WILMINGTON, NC (WECT) - A woman with a rare autoimmune syndrome recently received the gift of a kidney transplant, and now she hopes her story of survival will help others struggling with medical conditions and encourage people to become organ donors.
Amy Moore, born and raised in Southeastern North Carolina, was diagnosed with Goodpasture syndrome at the age of 16, completely changing the course of her young life.
“It just came on all of the sudden,” said Moore. “One night, I wasn't feeling well. I had nausea and vomiting. I looked at my mom and said, ‘Something's wrong,’ because I couldn't breathe."
She was rushed to the hospital, where doctors confirmed her diagnosis of Goodpasture and she was flown to UNC Hospitals.
"For all I knew, I was perfectly healthy up until that point,” said Moore.
In Goodpasture syndrome, the kidney’s blood vessels are inflamed, the lungs bleed, and antibodies attack the person’s own lung and kidney cells. It’s treated with medications that suppress the immune system and can be fatal if not addressed.
The cause of Goodpasture syndrome is not fully understood, but medical experts believe it might be related to exposure to hydrocarbon fumes, metallic dust, or drugs like cocaine.
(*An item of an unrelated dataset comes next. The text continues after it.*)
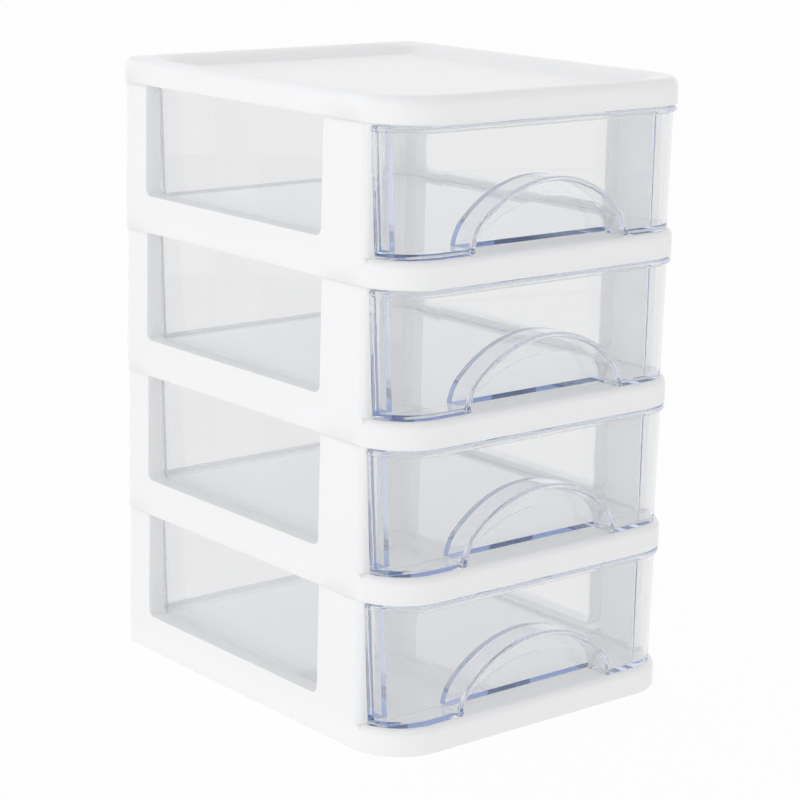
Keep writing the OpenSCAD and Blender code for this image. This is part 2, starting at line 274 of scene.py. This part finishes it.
# ---- The light ----
# A light tent: an even white surround, brighter at its back and its walls than at its front and
# its roof, with one soft lamp above, one at the left front corner and one behind.

world = bpy.data.worlds.new("light tent")
bpy.context.scene.world = world
world.use_nodes = True
nodes, links = world.node_tree.nodes, world.node_tree.links
nodes.clear()
world_out = nodes.new("ShaderNodeOutputWorld")
heading = nodes.new("ShaderNodeTexCoord")
towards = nodes.new("ShaderNodeVectorMath")
towards.operation = "DOT_PRODUCT"
towards.inputs[1].default_value = (-0.22, 0.97, 0.0)
links.new(heading.outputs["Generated"], towards.inputs[0])
upright = nodes.new("ShaderNodeSeparateXYZ")
links.new(heading.outputs["Generated"], upright.inputs[0])
strength = nodes.new("ShaderNodeMath")
strength.operation = "MULTIPLY"
front_to_back = spread(nodes, links, towards.outputs["Value"], 0.70, 1.27, start=-1)
wall_to_roof = spread(nodes, links, upright.outputs["Z"], 1.2, 0.61)
links.new(front_to_back, strength.inputs[0])
links.new(wall_to_roof, strength.inputs[1])
tent = nodes.new("ShaderNodeBackground")
tent.inputs["Color"].default_value = (0.99, 0.992, 1.0, 1)
links.new(strength.outputs["Value"], tent.inputs["Strength"])
backdrop = nodes.new("ShaderNodeBackground")
backdrop.inputs["Color"].default_value = (1, 1, 1, 1)
backdrop.inputs["Strength"].default_value = 1.0
# through the plastic the open front of the tent shows dimmer than its back
seen_in_plastic = nodes.new("ShaderNodeBackground")
seen_in_plastic.inputs["Color"].default_value = (0.985, 0.99, 1.0, 1)
links.new(spread(nodes, links, towards.outputs["Value"], 0.45, 0.93, start=-0.7, end=0.2),
          seen_in_plastic.inputs["Strength"])
ray = nodes.new("ShaderNodeLightPath")
plain = choice(nodes, links, ray.outputs["Is Camera Ray"], tent.outputs["Background"],
               backdrop.outputs["Background"])
links.new(choice(nodes, links, ray.outputs["Is Transmission Ray"], plain,
                 seen_in_plastic.outputs["Background"]), world_out.inputs["Surface"])


def softbox(name, place, size, watts, tilt, turn, shown=True):
    """A square lamp at place, tilted from straight down and then turned about the upright."""
    lamp = bpy.data.lights.new(name, "AREA")
    lamp.shape = "SQUARE"
    lamp.size = size
    lamp.energy = watts
    stand = bpy.data.objects.new(name, lamp)
    stand.matrix_world = (Matrix.Translation(place)
                          @ Matrix.Rotation(math.radians(turn), 4, "Z")
                          @ Matrix.Rotation(math.radians(tilt), 4, "X"))
    stand.visible_camera = False
    stand.visible_transmission = False
    stand.visible_glossy = shown
    bpy.context.scene.collection.objects.link(stand)


softbox("lamp_above", (0.1, -0.2, 1.6), size=1.4, watts=1, tilt=0, turn=0)
softbox("lamp_left", (-0.75, -0.5, 0.12), size=0.5, watts=0.62, tilt=90, turn=-59)
softbox("lamp_back", (0.35, 1.25, 0.1), size=0.9, watts=1, tilt=90, turn=165, shown=False)

# ---- The camera ----
# It stands in front of the left corner and a little above, as in the photograph. Light has to get
# through up to eight clear walls on its way in and out, so its bounces are many.

camera_place = (-0.7298, -0.8931, 0.4138)
camera_turn, camera_dip, camera_roll = -39.31, 13.575, 1.019
lens = bpy.data.cameras.new("camera")
lens.sensor_width = 36
lens.lens = 107.79
lens.shift_x = -0.0022
lens.shift_y = 0.0012
camera = bpy.data.objects.new("camera", lens)
camera.matrix_world = (Matrix.Translation(camera_place)
                       @ Matrix.Rotation(math.radians(camera_turn), 4, "Z")
                       @ Matrix.Rotation(math.radians(90 - camera_dip), 4, "X")
                       @ Matrix.Rotation(math.radians(camera_roll), 4, "Z"))
scene = bpy.context.scene
scene.collection.objects.link(camera)
scene.camera = camera
scene.view_settings.view_transform = "Standard"
scene.cycles.max_bounces = 32
scene.cycles.transmission_bounces = 20
scene.cycles.glossy_bounces = 20
scene.cycles.diffuse_bounces = 10
scene.cycles.transparent_max_bounces = 64

bpy.context.view_layer.update()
Genetics are also suspected to play a role.
Moore’s kidneys and lungs were under attack by her own body. Luckily, her lungs recovered, but her kidneys did not survive.
"I was in denial. I didn't realize it was a lifelong deal I would have to deal with,” said Moore.
From the age of 16 to 19, Moore had to undergo dialysis, a treatment with a special machine where a person’s blood is cleaned – performing the functions of the kidneys.
Then on Moore’s 19th birthday, she received the unexpected gift of a transplant. “That was my first transplant,” said Moore, and it wouldn’t be her last.
Over time, medications that Moore had to take to prevent organ rejection damaged her new kidneys. Combined with chronic rejection by the body’s immune cells, Moore ultimately lost her first kidney transplant after 12 years.
Moore then began her second, long-term experience with dialysis. At first, she went into clinics for the treatment about four times a week for roughly three to four hours. Later, she decided to try dialysis in her home.
"I was really afraid to do (dialysis at home),” said Moore. “Because you have to stick the needles in yourself. And I was like, ‘I can't do it.’ I just had my mind set that it wasn't happening."
But she decided to eventually try it with the help of her partner. Soon, she transitioned to sticking the needle in herself.
"I wouldn't have it any other way now,” said Moore. “I prefer to stick myself. I know my body better. I know where I went and I stuck last time, and I know not to go there again."
Moore then began the time-consuming ritual of dialysis at home combined with a regular dosage of medications. And she waited on the organ donor list, again, for new kidneys.
In her at-home dialysis room, there is a Bob Marley quote on the wall: "You never know how strong you are, until being strong is your only choice."
After eight years on the waiting list, Moore got a phone call about kidneys from a donor in California that would change her life again.
"It came out of nowhere, and It was just surreal,” said Moore. “I didn't want to believe, because it was my fourth call that I've gotten. Any time I get a call I try not to get my hopes up too high. But I kind of automatically felt good about this one, it felt right."
On September 29, Moore received her second kidney transplant. More than a month has passed since the operation, and Moore has had a smooth recovery so far.
"I've got total freedom now,” said Moore. “I've got so much time on my hands, I really don't know what to do with myself now, which, I can't do a whole lot right now, because any time I go out of the house into public, I have wear a mask over my face, in case anybody is sick."
Moore is grateful for her second kidney transplant, and hopes that others will not only register as organ donors, but also let their family know of their wishes.
"It's not just about checking the box when you get your driver license,” said Moore. “You also have to make your family aware. Because even if that little heart is on your driver license, and something, God forbid, were happen, if you family doesn't agree to it, then they won't do it."
Currently, Moore continues to recover from her operation, and must take daily medications and travel to UNC Hospitals once or twice a week for treatment. Even though she does not require dialysis, Moore has scars on her arms from operations relating to the treatment.
"I'm doing amazing. It's gone so smooth, it's almost scary. Too good to be true,” said Moore.
Moore looks forward to working again once she is healthy enough to leave her house without a mask. She hopes to form a support group for other people with kidney diseases in the Wilmington area.
"I might go back and try to do dialysis, get a job as a tech,” said Moore.